185ms might not seem terrible, but we can do much better. The problem is that it has to fetch two sets of row locations (bitmaps), merge them, then go to the table to get the actual data, then sort it, and only then can it apply the LIMIT.

The Solution: Use UNION ALL

  • The Logic: Divide and conquer. Instead of making the planner handle a complex OR, we split the query into two simple SELECT statements. Each SELECT is optimized to use one index perfectly. Then, we combine the results.

  • The Optimized Query:

sql
EXPLAIN ANALYZE
(
    -- Get notifications where user 555 was the actor
    SELECT id, message, created_at
    FROM notifications
    WHERE actor_id = 555
)
UNION ALL
(
    -- Get notifications where user 555 was the recipient
    SELECT id, message, created_at
    FROM notifications
    WHERE recipient_id = 555
)
ORDER BY created_at DESC
LIMIT 50;
  • UNION ALL vs. UNION: UNION removes duplicate rows, which requires an expensive sort or hash step. UNION ALL simply sticks the two result sets together, which is much faster. In our case, if a user sends a notification to themselves, it will appear twice, but this is often a rare and acceptable edge case.

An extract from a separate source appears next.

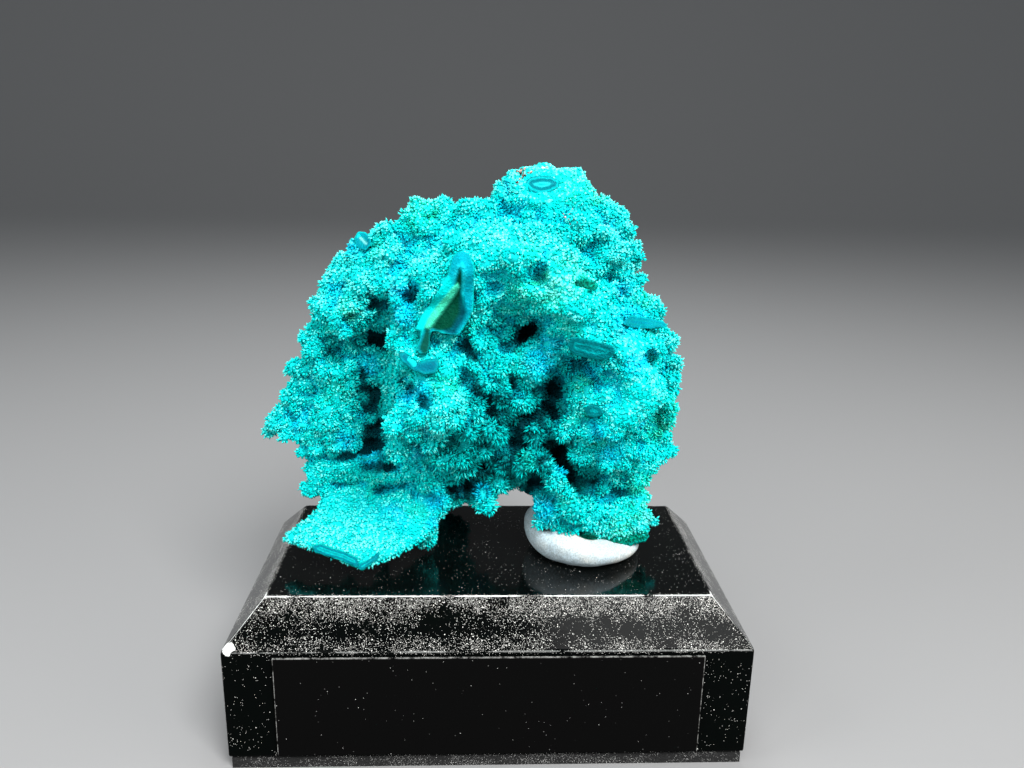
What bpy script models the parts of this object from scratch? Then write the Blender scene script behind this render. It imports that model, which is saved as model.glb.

The Query Plan (AFTER the fix)

The new plan will involve two very fast, independent index scans, whose results are then combined, sorted, and limited.

                                                              QUERY PLAN
--------------------------------------------------------------------------------------------------------------------------------------
 Limit  (cost=215.84..215.97 rows=50 width=45) (actual time=4.35..4.45 rows=50 loops=1)
   ->  Merge Append  (cost=0.57..230.45 rows=570 width=45) (actual time=0.05..3.98 rows=420 loops=1)
         Sort Key: created_at DESC
         ->  Index Scan on notifications (actor_id=555) ... (very fast)
         ->  Index Scan on notifications (recipient_id=555) ... (very fast)
 Planning Time: 0.45 ms
 Execution Time: 4.65 ms

(The exact plan might vary, but the core idea is appending two efficient index scans.)

Analyzing the Result

  1. The Big Change: The plan is now a simple Append of two highly efficient, separate Index Scan operations. Each scan does one simple job that it's perfectly designed for.
  2. Performance Comparison:
    • Execution Time: Dropped from 185.62 ms to just 4.65 ms. A massive improvement.
    • The new plan is simpler and more predictable for the database.

Conclusion

When you have a WHERE clause with an OR condition across different columns, and each of those columns has its own index, consider rewriting the query using UNION ALL. Breaking a complex problem into simpler ones often helps the database optimizer find a much more efficient path.